Memórias...de Salazar?


Na passada semana, fomos assaltados por uma notícia que, a meu ver, não está a ser alvo de uma discussão profunda que urge levar a cabo, sob pena de se tornar mero episódio caricatural e cair, assim, no esquecimento.
É certo que, na espuma dos dias, e por entre o habitual sensacionalismo a que os noticiários em Portugal nos habituaram, estas notícias são completamente relegadas para segundo plano. No entanto, é importante analisar os factos, ir ao âmago da questão e tentar perceber como se pode chegar a este ponto preocupante.
Segundo a notícia avançada na imprensa nacional, a autarquia de Santa Comba Dão, a mesma que há alguns anos havia anunciado a construção de um Museu dedicado a Salazar, proclamava agora o lançamento de uma marca turística que visava dinamizar e impulsionar a economia local, com base na figura do ditador e que dentro dessa estratégia se incluía a comercialização de um vinho com o delirante nome de "Memórias de Salazar"!
Gostaria de fazer um pequeno aparte: trabalho precisamente na área da promoção turística e o objectivo diário deste métier consiste em veicular o melhor do território, sob um ponto de vista atractivo, apelativo e, sobretudo, positivo!
Não consigo, assim, conceber como se poderá fazer promoção de uma região com base na figura tutelar de um ditador que arrastou o país para um longo Inverno de 48 anos; que perseguiu, que torturou, que calou os oponentes ao regime que pugnavam pela democracia, pela liberdade e pelo acesso à formação e à educação; que comprometeu uma geração numa alucinada guerra colonial; que acreditava numa lógica de "fado, futebol e Fátima", de pão e circo para o povo analfabeto, miserável e descalço.
Estamos perante um perigoso e preocupante caso de revisionismo histórico, que pretende fazer tábua rasa de um passado sangrento que jamais deveria ser motivo de orgulho, muito menos de cartaz turístico!
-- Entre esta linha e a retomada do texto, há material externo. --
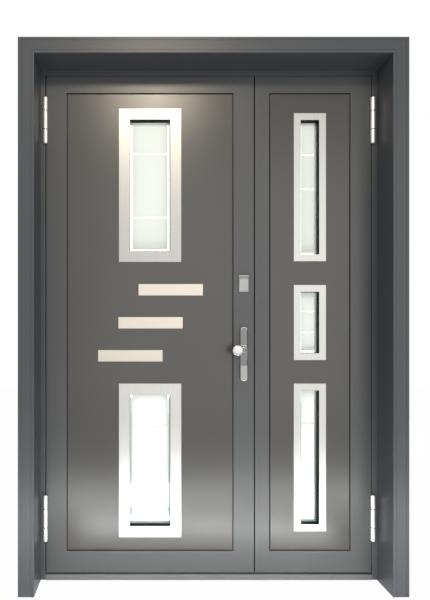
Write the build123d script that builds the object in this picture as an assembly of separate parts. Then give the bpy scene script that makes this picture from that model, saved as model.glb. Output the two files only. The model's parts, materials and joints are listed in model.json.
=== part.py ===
from build123d import *
import math
import os

# Unequal double-leaf entry door in its own frame, without the wall.
# Millimetres. X runs to the right seen from outside, Y runs into the building, Z is up.
# The floor is z = 0, the middle of the frame is x = 0, and both leaves are centred on y = 0.

# Frame: one folded profile goes round the two sides and the top
reveal_half = 728.0
soffit_z = 2206.0
casing_width = 66.0
reveal_depth = 135.0
jamb_strip = 20.0
stop_width = 18.0
stop_depth = 30.0
rear_flange = 50.0
casing_return = 15.0
frame_sheet = 2.5
bead_width = 12.0
bead_rise = 1.5
groove_width = 1.6
groove_depth = 1.0
outer_line_inset = 12.0
bend_radius = 2.0

# Threshold
threshold_height = 28.0
threshold_nose = 2.0
threshold_wall = 3.0
threshold_web = 17.0

# Leaves
leaf_thickness = 60.0
jamb_gap = 4.0
meeting_gap = 5.0
meeting_x = 195.0
leaf_bottom = 32.0
leaf_wall = 2.0
border_top = 75.0
border_bottom = 96.0
main_border_side = 90.0
narrow_border_meeting = 64.0
narrow_border_hinge = 92.5
groove_line = 5.0
ledge_width = 14.0
panel_thickness = 7.0
panel_skin = 1.5
panel_set_back = 1.0
panel_edge_round = 1.5
nib_depth = 14.0
main_channel_depth = 5.0
narrow_relief_depth = 4.0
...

A autarquia defende que essa avaliação deverá ser feita por quem de direito, pelos historiadores, e que o que se procura com o lançamento desta marca, já registada, é atrair turistas e, mais grave ainda, pessoas que sentem uma "ligação" a Salazar!
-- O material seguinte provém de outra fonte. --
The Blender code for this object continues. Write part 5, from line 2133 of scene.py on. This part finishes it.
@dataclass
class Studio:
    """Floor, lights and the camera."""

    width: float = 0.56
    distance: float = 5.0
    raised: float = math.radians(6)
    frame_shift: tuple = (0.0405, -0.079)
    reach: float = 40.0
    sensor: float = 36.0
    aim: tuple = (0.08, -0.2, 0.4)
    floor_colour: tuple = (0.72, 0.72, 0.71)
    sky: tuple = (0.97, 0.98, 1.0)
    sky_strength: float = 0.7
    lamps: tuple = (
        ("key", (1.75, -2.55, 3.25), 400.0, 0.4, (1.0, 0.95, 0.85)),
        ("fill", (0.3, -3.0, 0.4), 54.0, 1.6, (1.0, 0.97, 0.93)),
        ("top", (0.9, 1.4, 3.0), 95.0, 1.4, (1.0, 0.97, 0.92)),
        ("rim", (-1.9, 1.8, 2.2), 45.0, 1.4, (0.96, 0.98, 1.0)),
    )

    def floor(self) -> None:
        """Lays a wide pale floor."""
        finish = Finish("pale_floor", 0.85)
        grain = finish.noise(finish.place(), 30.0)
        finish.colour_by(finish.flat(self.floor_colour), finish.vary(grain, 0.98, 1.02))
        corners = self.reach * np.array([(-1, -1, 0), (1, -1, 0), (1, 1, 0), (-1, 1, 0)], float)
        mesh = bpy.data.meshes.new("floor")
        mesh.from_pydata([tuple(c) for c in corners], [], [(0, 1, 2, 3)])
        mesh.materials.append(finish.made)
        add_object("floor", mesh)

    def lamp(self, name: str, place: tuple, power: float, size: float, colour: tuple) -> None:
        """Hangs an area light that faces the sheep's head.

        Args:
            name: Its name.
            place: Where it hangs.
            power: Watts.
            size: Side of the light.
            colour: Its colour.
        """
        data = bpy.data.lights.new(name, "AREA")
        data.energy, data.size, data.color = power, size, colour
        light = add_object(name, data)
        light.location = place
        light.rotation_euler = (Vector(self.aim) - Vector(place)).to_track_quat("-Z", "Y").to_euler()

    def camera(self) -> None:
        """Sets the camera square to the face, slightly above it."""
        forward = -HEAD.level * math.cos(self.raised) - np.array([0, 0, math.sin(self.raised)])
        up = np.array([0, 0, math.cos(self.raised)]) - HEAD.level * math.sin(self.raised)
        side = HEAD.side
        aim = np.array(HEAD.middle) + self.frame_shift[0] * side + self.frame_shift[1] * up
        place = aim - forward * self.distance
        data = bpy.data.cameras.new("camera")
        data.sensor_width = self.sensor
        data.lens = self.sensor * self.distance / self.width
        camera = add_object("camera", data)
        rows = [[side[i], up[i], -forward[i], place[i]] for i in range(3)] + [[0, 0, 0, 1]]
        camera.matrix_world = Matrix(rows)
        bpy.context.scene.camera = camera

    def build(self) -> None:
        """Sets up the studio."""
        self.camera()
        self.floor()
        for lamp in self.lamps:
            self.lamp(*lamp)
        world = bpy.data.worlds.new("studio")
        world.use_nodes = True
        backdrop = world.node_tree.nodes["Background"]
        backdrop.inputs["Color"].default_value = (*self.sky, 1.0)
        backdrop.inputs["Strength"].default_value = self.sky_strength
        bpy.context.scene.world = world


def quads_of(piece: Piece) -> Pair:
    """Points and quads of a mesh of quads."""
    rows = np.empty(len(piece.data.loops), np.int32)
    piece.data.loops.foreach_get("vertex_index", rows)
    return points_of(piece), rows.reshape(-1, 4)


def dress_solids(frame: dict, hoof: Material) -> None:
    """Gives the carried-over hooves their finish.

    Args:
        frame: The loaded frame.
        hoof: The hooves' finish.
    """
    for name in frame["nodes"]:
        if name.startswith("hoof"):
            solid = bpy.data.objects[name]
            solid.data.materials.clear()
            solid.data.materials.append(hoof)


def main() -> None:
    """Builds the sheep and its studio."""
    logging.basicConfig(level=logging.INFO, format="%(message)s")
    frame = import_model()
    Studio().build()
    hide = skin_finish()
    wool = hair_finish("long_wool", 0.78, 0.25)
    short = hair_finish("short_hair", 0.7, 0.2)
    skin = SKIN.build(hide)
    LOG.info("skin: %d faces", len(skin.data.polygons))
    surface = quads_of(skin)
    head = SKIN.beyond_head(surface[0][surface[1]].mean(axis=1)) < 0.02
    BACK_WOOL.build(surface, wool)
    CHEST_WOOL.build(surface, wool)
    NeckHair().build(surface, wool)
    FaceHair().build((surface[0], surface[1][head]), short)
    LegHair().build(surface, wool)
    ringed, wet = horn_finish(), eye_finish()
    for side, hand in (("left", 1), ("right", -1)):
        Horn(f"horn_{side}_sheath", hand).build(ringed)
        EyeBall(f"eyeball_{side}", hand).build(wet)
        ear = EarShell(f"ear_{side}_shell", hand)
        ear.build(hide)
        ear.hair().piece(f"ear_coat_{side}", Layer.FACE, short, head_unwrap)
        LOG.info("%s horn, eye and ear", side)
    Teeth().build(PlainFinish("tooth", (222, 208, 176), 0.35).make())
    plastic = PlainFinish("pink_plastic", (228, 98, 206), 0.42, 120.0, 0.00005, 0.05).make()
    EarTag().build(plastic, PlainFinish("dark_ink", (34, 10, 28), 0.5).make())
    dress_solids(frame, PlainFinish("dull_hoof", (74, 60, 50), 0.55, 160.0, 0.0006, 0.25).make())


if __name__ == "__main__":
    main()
Não é possível anunciar o lançamento deste sombrio produto turístico, dissociando-o da memória histórica e desse exército de vítimas do Estado Novo. Como reagirão as famílias das vítimas do salazarismo? Como é possível apagar a memória e fazer renascer das cinzas este fantasma omnipresente?
Ainda que seja um episódio muito específico - e esperemos que pontual! -,adivinha-se uma alarmante tendência para branquear a História e uma tentativa de a reescrever por linhas bastante tortas! Outro exemplo: aquele discurso de saudosismo que suspira pela rectidão do ditador e que acredita que o seu regresso seria a solução para os males actuais.
A democracia padece de muitas enfermidades, como se tem constatado por toda a Europa, em que governos são empossados em gabinetes, à revelia do sufrágio dos cidadãos, mas tal como dizia Churchill é "o menor dos males"! Faz-nos pensar...

Comentários

Anónimo disse…
mais uma parva i maria vai con as outras
Maria Cota disse…
Confesso que não entendi o seu comentário. Gostaria de poder debater, se ao menos a sua observação tivesse o mínimo conteúdo, mas obrigada de qualquer forma.
Bruno Madureira disse…
Completamente de acordo! Excelente texto... Os meus Parabéns!